Abstract

The information explosion and subsequent problem of information overload has become more prominent in recent years. The situation can be aptly described by John Naisbitt's quote, “We are drowning in information but starved for knowledge”. The information overload in intelligent systems has highlighted the restricted ability of knowledge representation (KR) formalisms to cope with various forms of uncertainty in knowledge. Probabilistic extensions of KR formalisms are the most investigated for uncertainty representation. Probabilistic extensions of formal logics offer expressiveness at the cost of tractability of reasoning. On the other hand Probabilistic extensions of graphical models makes simplifying assumptions to achieve better computational performance but are less expressive. In fact one of the most noted problem of probabilistic KR formalisms is the difficulty to achieve the expressiveness-of-representation vs tractability-of-reasoning trade off. In addition the KR formalism for open domains such as Semantic Web need to facilitate information sharing and semantic interoperability as well. Ontologies have already been successfully used as KR formalism as they facilitates semantic interoperability and therefore automated reasoning; one of the essentials to cope with information overload.
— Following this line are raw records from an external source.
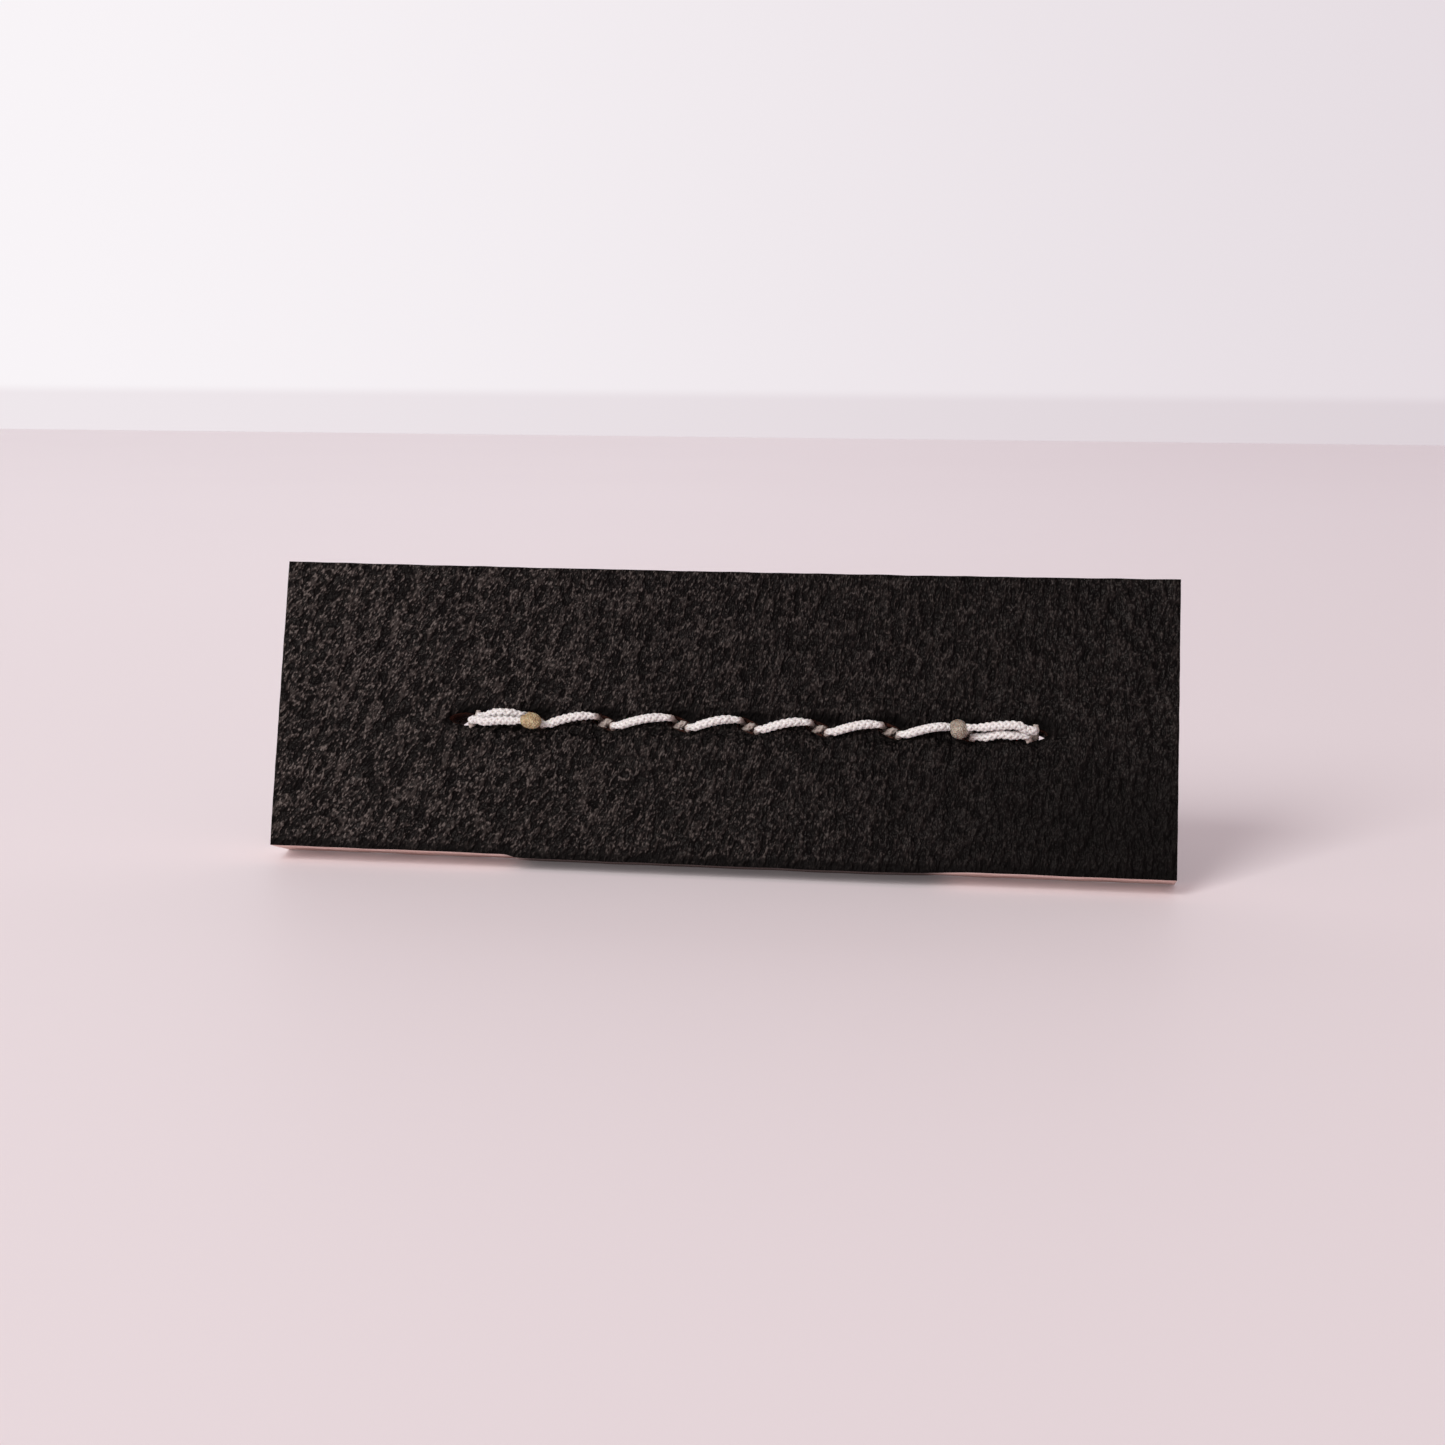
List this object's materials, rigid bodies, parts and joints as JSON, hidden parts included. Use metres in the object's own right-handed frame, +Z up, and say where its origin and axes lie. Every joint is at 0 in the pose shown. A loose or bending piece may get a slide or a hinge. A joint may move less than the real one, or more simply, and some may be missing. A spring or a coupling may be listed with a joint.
{
  "type": "stitched leather strip",
  "caption": "Small strip of two leather plies, grain sides out, joined by one lock-stitched row of braided thread with doubled ends and melted thread tails, leaning back.",
  "frame": {"origin": "centre of the bounding box at the floor", "axes": "+X along the stitch row, +Y from the front face towards the back, +Z up; the strip leans back about X on its lower back edge"},
  "size_m": [0.0628, 0.0102, 0.0206],
  "materials": {
    "black_leather": "fine pebbled grain, low sheen",
    "back_leather": "fine pebbled grain, low sheen",
    "thread": "round braided polyester",
    "tan_melt": "melted, granular",
    "grey_melt": "melted, granular"
  },
  "bodies": {
    "root": {"front_ply": "black_leather", "back_ply": "back_leather", "front_thread": "thread", "back_thread": "thread", "front_left_melted_end": "tan_melt", "front_right_melted_end": "grey_melt", "back_left_melted_end": "tan_melt", "back_right_melted_end": "grey_melt"}
  },
  "joints": []
}
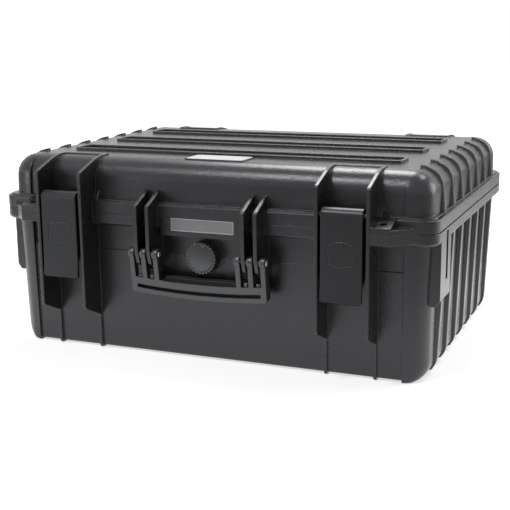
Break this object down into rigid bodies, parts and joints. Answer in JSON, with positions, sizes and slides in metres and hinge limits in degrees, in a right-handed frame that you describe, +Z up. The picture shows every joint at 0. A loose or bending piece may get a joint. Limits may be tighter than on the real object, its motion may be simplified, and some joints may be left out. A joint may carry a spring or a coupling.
{
  "type": "latched equipment case",
  "caption": "Wide waterproof equipment case with ribbed moulded shells, folded guard ribs, draw latches, a hinged lid, a fold-down front handle and a pressure valve knob.",
  "frame": {"origin": "on the ground under the middle of the closed case's bounding box", "axes": "+X along the width, to the right as seen from the front; +Y from the latched front to the hinged rear; +Z up"},
  "size_m": [0.56, 0.4772, 0.2462],
  "materials": {
    "case_plastic": "fine texture",
    "satin_plastic": "satin",
    "grip_rubber": "matte",
    "seal_rubber": "matte",
    "pin_steel": "satin",
    "plate_grey": "satin",
    "label_white": "semi-gloss"
  },
  "bodies": {
    "base": {"base_shell": "case_plastic", "front_name_plate": "plate_grey", "handle_pin_left": "pin_steel", "handle_pin_right": "pin_steel", "hinge_pin_left": "pin_steel", "hinge_pin_right": "pin_steel", "valve_body": "case_plastic", "valve_seal": "seal_rubber", "valve_nut": "case_plastic"},
    "lid": {"lid_shell": "case_plastic", "rim_seal": "seal_rubber", "lid_label_plate": "label_white", "latch_pin_left": "pin_steel", "latch_pin_right": "pin_steel"},
    "latch_left": {"latch_lever_left": "satin_plastic", "latch_inset_left": "satin_plastic", "latch_hook_pin_left": "pin_steel"},
    "latch_right": {"latch_lever_right": "satin_plastic", "latch_inset_right": "satin_plastic", "latch_hook_pin_right": "pin_steel"},
    "hook_left": {"latch_hook_left": "satin_plastic"},
    "hook_right": {"latch_hook_right": "satin_plastic"},
    "handle": {"carry_handle": "satin_plastic", "handle_grip": "grip_rubber"},
    "knob": {"valve_knob": "satin_plastic"}
  },
  "joints": [
    {"name": "lid_hinge", "type": "hinge", "parent": "base", "child": "lid", "pos_m": [0, 0.21875, 0.177], "axis": [-1, 0, 0], "range_deg": [0, 95]},
    {"name": "latch_lever_turn_left", "type": "hinge", "parent": "lid", "child": "latch_left", "pos_m": [-0.18025, -0.22875, 0.197], "axis": [-1, 0, 0], "range_deg": [0, 100]},
    {"name": "latch_hook_turn_left", "type": "hinge", "parent": "latch_left", "child": "hook_left", "pos_m": [-0.18025, -0.21525, 0.197], "axis": [-1, 0, 0], "range_deg": [-100, 0]},
    {"name": "latch_lever_turn_right", "type": "hinge", "parent": "lid", "child": "latch_right", "pos_m": [0.18025, -0.22875, 0.197], "axis": [-1, 0, 0], "range_deg": [0, 100]},
    {"name": "latch_hook_turn_right", "type": "hinge", "parent": "latch_right", "child": "hook_right", "pos_m": [0.18025, -0.21525, 0.197], "axis": [-1, 0, 0], "range_deg": [-100, 0]},
    {"name": "handle_swing", "type": "hinge", "parent": "base", "child": "handle", "pos_m": [0, -0.22655, 0.1347], "axis": [-1, 0, 0], "range_deg": [0, 100]},
    {"name": "valve_knob_turn", "type": "hinge", "parent": "base", "child": "knob", "pos_m": [0, -0.205, 0.1311], "axis": [0, -1, 0], "range_deg": [0, 180]}
  ],
  "couplings": [
    {"joint": "latch_hook_turn_left", "follows": "latch_lever_turn_left", "ratio": -1},
    {"joint": "latch_hook_turn_right", "follows": "latch_lever_turn_right", "ratio": -1}
  ]
}
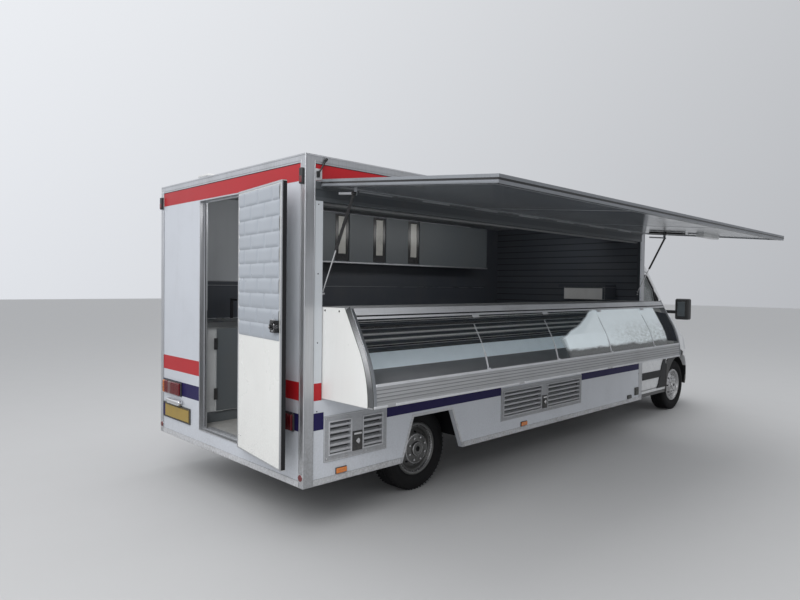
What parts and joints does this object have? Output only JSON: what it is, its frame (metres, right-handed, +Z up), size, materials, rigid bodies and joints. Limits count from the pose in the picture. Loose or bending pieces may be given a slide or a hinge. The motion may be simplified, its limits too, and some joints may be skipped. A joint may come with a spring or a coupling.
{
  "type": "food truck",
  "caption": "Food truck: van cab, box body, fold-up canopy over the serving hatch, curved glass showcase that slides out, rear door.",
  "frame": {"origin": "on the ground, in the middle of the whole footprint with the canopy open", "axes": "+X forward, +Y to the vehicle's left, +Z up"},
  "size_m": [7.6376, 4.0177, 2.5932],
  "materials": {
    "chassis_steel": "satin black paint",
    "engine": "bare casting",
    "floor": "worn grey floor covering",
    "white_panel": "gloss white with red and blue stripes",
    "aluminium": "satin anodised",
    "vent": "satin light grey louvres",
    "cabinet": "white with dark grey doors",
    "steel": "brushed",
    "dark_panel": "dark grey laminate",
    "box_white": "matte white",
    "lamp_red": "red and clear lenses",
    "plate": "blank yellow plate",
    "lamp_amber": "amber and red lenses",
    "door_white": "quilted grey and plain white",
    "lock": "chrome and black",
    "canopy": "dark gloss underside, white top",
    "lamp_white": "white lens",
    "strut_black": "gloss black",
    "rod_steel": "bright",
    "case_white": "white laminate",
    "glass": "clear",
    "cab_paint": "gloss white",
    "bumper_black": "grained black",
    "lamp_clear": "clear lens",
    "dash_grey": "grained dark grey",
    "seat_cloth": "dark woven cloth",
    "tyre": "worn rubber",
    "wheel_steel": "bright steel trim"
  },
  "bodies": {
    "body": {"chassis_rails": "chassis_steel", "cross_members": "chassis_steel", "rear_axle": "chassis_steel", "front_suspension": "chassis_steel", "engine_block": "engine", "body_floor": "floor", "roof_panel": "white_panel", "rear_wall": "white_panel", "door_frame": "aluminium", "front_wall": "white_panel", "left_wall": "white_panel", "right_wall": "white_panel", "corner_profiles": "aluminium", "arch_trims": "aluminium", "hatch_rails": "aluminium", "vent_grilles": "vent", "back_cabinet": "cabinet", "worktop_sink": "steel", "upper_cabinet": "dark_panel", "wall_box": "box_white", "tail_lamps": "lamp_red", "number_plate": "plate", "marker_lamps": "lamp_amber", "cab_shell": "cab_paint", "cab_front": "cab_paint", "windscreen": "glass", "front_bumper": "bumper_black", "headlamps": "lamp_clear", "front_grille": "bumper_black", "dashboard": "dash_grey", "cab_seats": "seat_cloth"},
    "rear_door": {"rear_door": "door_white", "door_lock": "lock"},
    "canopy": {"canopy_panel": "canopy", "canopy_profiles": "aluminium", "canopy_lamp": "lamp_white"},
    "strut_cylinders": {"strut_cylinders": "strut_black"},
    "strut_rods": {"strut_rods": "rod_steel"},
    "showcase": {"showcase_body": "case_white", "showcase_profiles": "aluminium", "showcase_glass": "glass"},
    "cab_door_left": {"cab_door_left": "cab_paint", "door_glass_left": "glass", "mirror_left": "bumper_black"},
    "cab_door_right": {"cab_door_right": "cab_paint", "door_glass_right": "glass", "mirror_right": "bumper_black"},
    "knuckle_left": {"knuckle_left": "chassis_steel"},
    "knuckle_right": {"knuckle_right": "chassis_steel"},
    "wheel_rear_left": {"tyre_rear_left": "tyre", "rim_rear_left": "wheel_steel"},
    "wheel_front_left": {"tyre_front_left": "tyre", "rim_front_left": "wheel_steel"},
    "wheel_rear_right": {"tyre_rear_right": "tyre", "rim_rear_right": "wheel_steel"},
    "wheel_front_right": {"tyre_front_right": "tyre", "rim_front_right": "wheel_steel"}
  },
  "joints": [
    {"name": "wheel_rear_left_spin", "type": "hinge", "parent": "body", "child": "wheel_rear_left", "pos_m": [-2.30423, 1.426, 0.349], "axis": [0, 1, 0], "continuous": true},
    {"name": "wheel_front_left_spin", "type": "hinge", "parent": "knuckle_left", "child": "wheel_front_left", "pos_m": [2.93377, 1.426, 0.349], "axis": [0, 1, 0], "continuous": true},
    {"name": "steering_left", "type": "hinge", "parent": "body", "child": "knuckle_left", "pos_m": [2.93377, 1.28, 0.349], "axis": [0, 0, 1], "range_deg": [-35, 35]},
    {"name": "cab_door_left_hinge", "type": "hinge", "parent": "body", "child": "cab_door_left", "pos_m": [2.46727, 1.6113, 0.9], "axis": [0, 0, -1], "range_deg": [0, 65]},
    {"name": "wheel_rear_right_spin", "type": "hinge", "parent": "body", "child": "wheel_rear_right", "pos_m": [-2.30423, -0.186, 0.349], "axis": [0, 1, 0], "continuous": true},
    {"name": "wheel_front_right_spin", "type": "hinge", "parent": "knuckle_right", "child": "wheel_front_right", "pos_m": [2.93377, -0.186, 0.349], "axis": [0, 1, 0], "continuous": true},
    {"name": "steering_right", "type": "hinge", "parent": "body", "child": "knuckle_right", "pos_m": [2.93377, -0.04, 0.349], "axis": [0, 0, 1], "range_deg": [-35, 35]},
    {"name": "cab_door_right_hinge", "type": "hinge", "parent": "body", "child": "cab_door_right", "pos_m": [2.46727, -0.3713, 0.9], "axis": [0, 0, 1], "range_deg": [0, 65]},
    {"name": "rear_door_hinge", "type": "hinge", "parent": "body", "child": "rear_door", "pos_m": [-3.63523, 0.242, 1.45], "axis": [0, 0, 1], "range_deg": [-172, 0]},
    {"name": "canopy_hinge", "type": "hinge", "parent": "body", "child": "canopy", "pos_m": [-1.02623, -0.516, 2.385], "axis": [1, 0, 0], "range_deg": [0, 84.7]},
    {"name": "strut_cylinder_pivot", "type": "hinge", "parent": "canopy", "child": "strut_cylinders", "pos_m": [-1.08623, -0.8006, 2.3134], "axis": [1, 0, 0], "range_deg": [-103.33, 0]},
    {"name": "strut_rod_slide", "type": "slide", "parent": "strut_cylinders", "child": "strut_rods", "axis": [0, -0.446, 0.895], "range_m": [0, 0.30979]},
    {"name": "showcase_slide", "type": "slide", "parent": "body", "child": "showcase", "axis": [0, 1, 0], "range_m": [0, 0.545]}
  ],
  "couplings": [
    {"joint": "steering_right", "follows": "steering_left", "ratio": 1},
    {"joint": "strut_cylinder_pivot", "follows": "canopy_hinge", "ratio": -1.22},
    {"joint": "strut_rod_slide", "follows": "canopy_hinge", "m_per_rad": 0.20956},
    {"joint": "showcase_slide", "follows": "canopy_hinge", "m_per_rad": 0.36866}
  ]
}
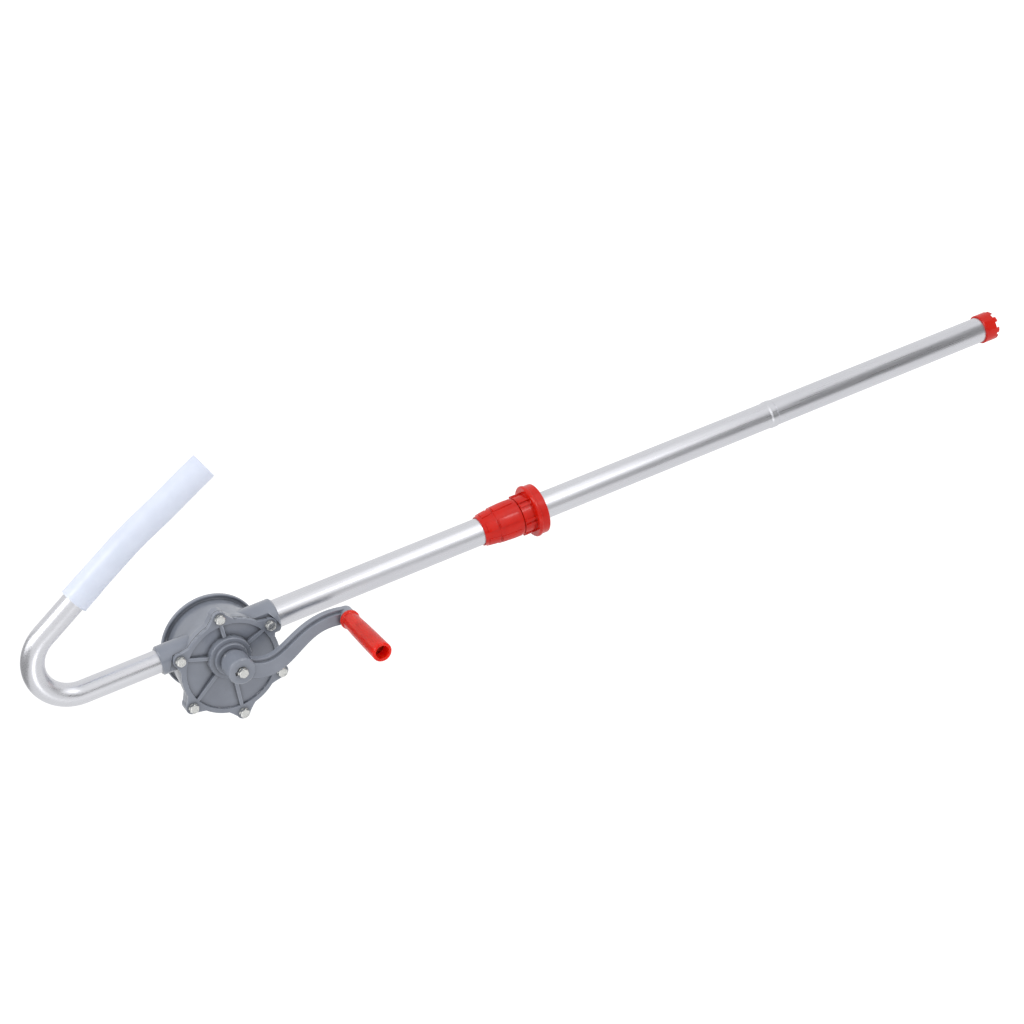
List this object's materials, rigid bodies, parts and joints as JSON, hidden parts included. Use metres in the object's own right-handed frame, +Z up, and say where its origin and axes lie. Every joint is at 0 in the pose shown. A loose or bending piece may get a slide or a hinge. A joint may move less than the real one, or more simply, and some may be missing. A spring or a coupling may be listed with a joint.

However traditional ontologies cannot deal with uncertain knowledge. Probabilistic ontologies use probabilistic KR formalisms and therefore can cope up with domain uncertainty. This paper investigates the applicability of probabilistic ontology as a KR formalism for a Semantic Web use case. Previous work on probabilistic ontologies has investigated use cases such as fraud detection, threat detection, and breast cancer detection in government, military and healthcare domains but not in Semantic Web. Uncertainty also manifests in various forms and all of them are often not present in single use case. We have chosen the use case for achieving belief fusion under uncertainty to investigate how probabilistic ontology copes with all three expectations for a semantic web KR formalism; expressiveness, tractability and semantic interoperability. Proposed probabilistic ontology based system automates the background verification part of human recruiting process. This use case is a representative case for belief fusion and asserts Bayesian networks as belief fusion operator.